TAB: Aliás, da última vez que conversamos, você dizia estar preparando um novo filme -- e a temática seria ambiental. Como está essa empreitada?
Fernando Meirelles: Ainda estou escrevendo o roteiro com o Braulio Mantovani [trabalharam juntos em "Cidade de Deus", entre outros]. É um filme sobre a crise do clima, minha obsessão, não consigo evitar. Um filme para adolescentes que se passa em muitos lugares do mundo. O fato é que se você está preocupado com a Covid-19, melhor mudar a chave. Esse vírus é uma titica com data para acabar. Deve gerar uma crisezinha na humanidade, que vai durar uns quatro ou cinco anos, muito mais pela radicalidade das medidas tomadas do que pela letalidade em si, mas depois a vida segue -- um pouco transformada, espero. É claro que, olhando hoje, o que chamei de crisezinha sentimos como uma tragédia histórica. E, de fato, é. Mas comparada à outra, que pode simplesmente colocar fim na história, os cinco anos de crise parecem pouca coisa. É com esta perspectiva que estou falando. Não quero parecer engraçadinho diante do possível milhão de pessoas que morrerão, se é que vá chegar aí, mas a crise do clima é de outra dimensão. É só mais lenta, o que a torna meio invisível. Mas é definitiva e vai escalar continuamente, até uma possível extinção da civilização como conhecemos, e vai doer. Há muita gente tranquila porque acredita que a ciência vai dar um jeito no aquecimento global, "o Bill Gates deve estar pensando em alguma coisa". Só que não. Isso é pensamento mágico, é como fazer jejum para o novo coronavírus ir embora. A ciência tem, sim, muitas maneiras de mitigar a velocidade do aumento da temperatura na atmosfera e podemos ganhar tempo, mas parece que não estamos suficientemente interessados no futuro.
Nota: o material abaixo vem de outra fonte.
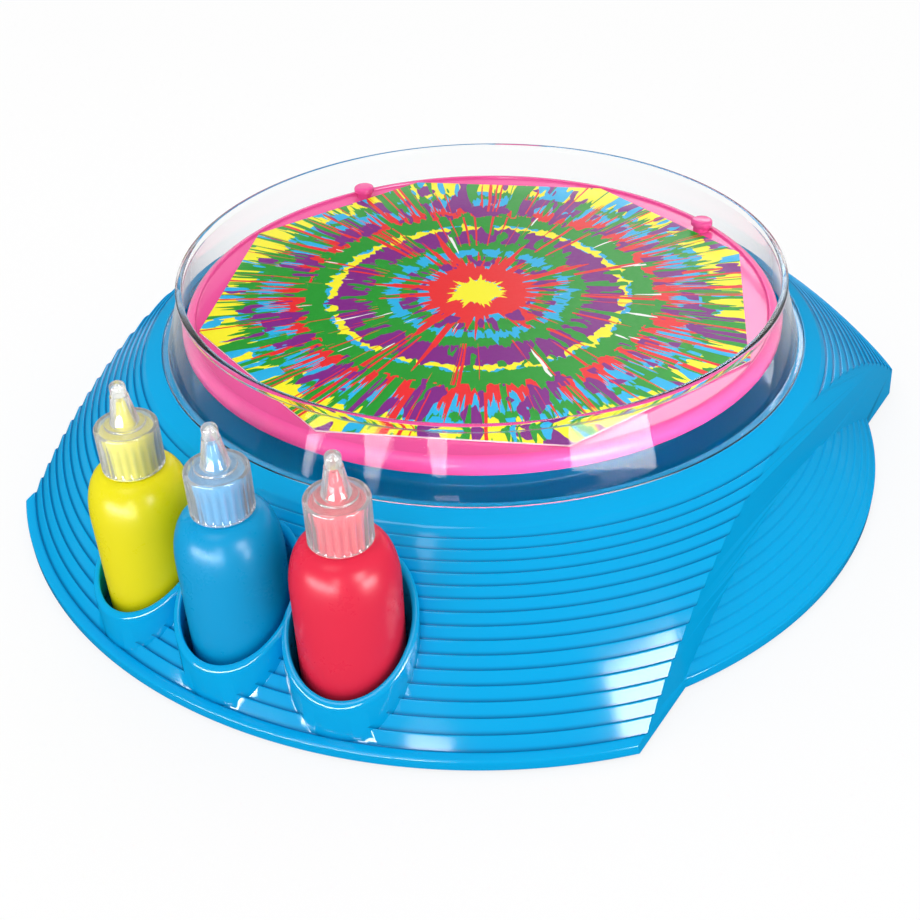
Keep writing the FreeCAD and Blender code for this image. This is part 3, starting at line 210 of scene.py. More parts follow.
# The cavity leaves out the screw pillars, the posts of the gear plate and a column round the button well.
# Each pillar and post has a blind hole for its screw.
PLATE_TOP, PILLAR_RADIUS, PILLAR_INSET, RECESS_PILLAR_INSET = 3.6, 4.2, 18.1, 19.8
PILLAR_ANGLES, POST_ANGLES = (20, 100, 204, 274), (150, 270, 15)
GEAR_PLATE_TOP, POST_RADIUS, POST_REACH = 33.0, 3.6, 27.0
SCREW_RADIUS, SCREW_DEPTH, SCREW_HOLE_LOW = 1.4, 9.0, 0.5
BUTTON_REACH, BUTTON_ANGLE, BUTTON_RADIUS, BUTTON_PAD = 130.0, 82.0, 8.8, 28.0
FLANGE_WIDTH, GUIDE_WALL, GUIDE_DEPTH, GUIDE_LAP, PAD_THICKNESS, BUTTON_FIT = 1.9, 2.0, 11.0, 1, 2.4, 0.2
button_centre = at(BUTTON_REACH, BUTTON_ANGLE)
well = BUTTON_RADIUS + FLANGE_WIDTH + GUIDE_WALL
pillars = [at(BASE_RADIUS - PILLAR_INSET, angle) for angle in PILLAR_ANGLES]
pillars += [at(reach - RECESS_PILLAR_INSET, angle) for angle, reach, _ in RECESSES.values()]
posts = [at(POST_REACH, angle) for angle in POST_ANGLES]
columns = [(well + GUIDE_WALL, BUTTON_PAD - GUIDE_DEPTH, button_centre)]
columns += [(PILLAR_RADIUS, PLATE_TOP, spot) for spot in pillars]
columns += [(POST_RADIUS, GEAR_PLATE_TOP, spot) for spot in posts]
for radius, low, spot in columns:
    hollow = combine(hollow, round_bar("column", radius, low, COLUMN_TOP, spot), "DIFFERENCE")
screw_holes = [(RIM_BOTTOM - WALL + SCREW_HOLE_LOW, PLATE_TOP + SCREW_DEPTH, spot) for spot in pillars]
screw_holes += [(GEAR_PLATE_TOP - PAST, PLATEAU_TOP - WALL, spot) for spot in posts]
for low, high, spot in screw_holes:
    hollow = combine(hollow, round_bar("screw_hole", SCREW_RADIUS, low, high, spot), "UNION")
housing = combine(housing, hollow, "DIFFERENCE")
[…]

TAB: Considerando o desrespeito do ser humano com os recursos naturais, podemos imaginar que outros vírus assim não tardarão a aparecer?
FM: E se o vírus for o anticorpo do planeta? Li essa pergunta em algum lugar e me pareceu fazer sentido nesse meu momento holístico. Gaia tentando se livrar de um patógeno, nós. Mas também já andei lendo que há grande possibilidade de esse vírus ter sido criado como arma biológica no laboratório do exército norte-americano em Fort Detrick, no estado de Maryland, nos Estados Unidos. Se for isso, a teoria do anticorpo contra o patógeno perde o sentido. Gaia pode ter enlouquecido alguns humanos intencionalmente, fazendo-os gostar de arminhas, incluindo as biológicas, para induzi-los a um erro autodestrutivo. Juro que também considero essa possibilidade.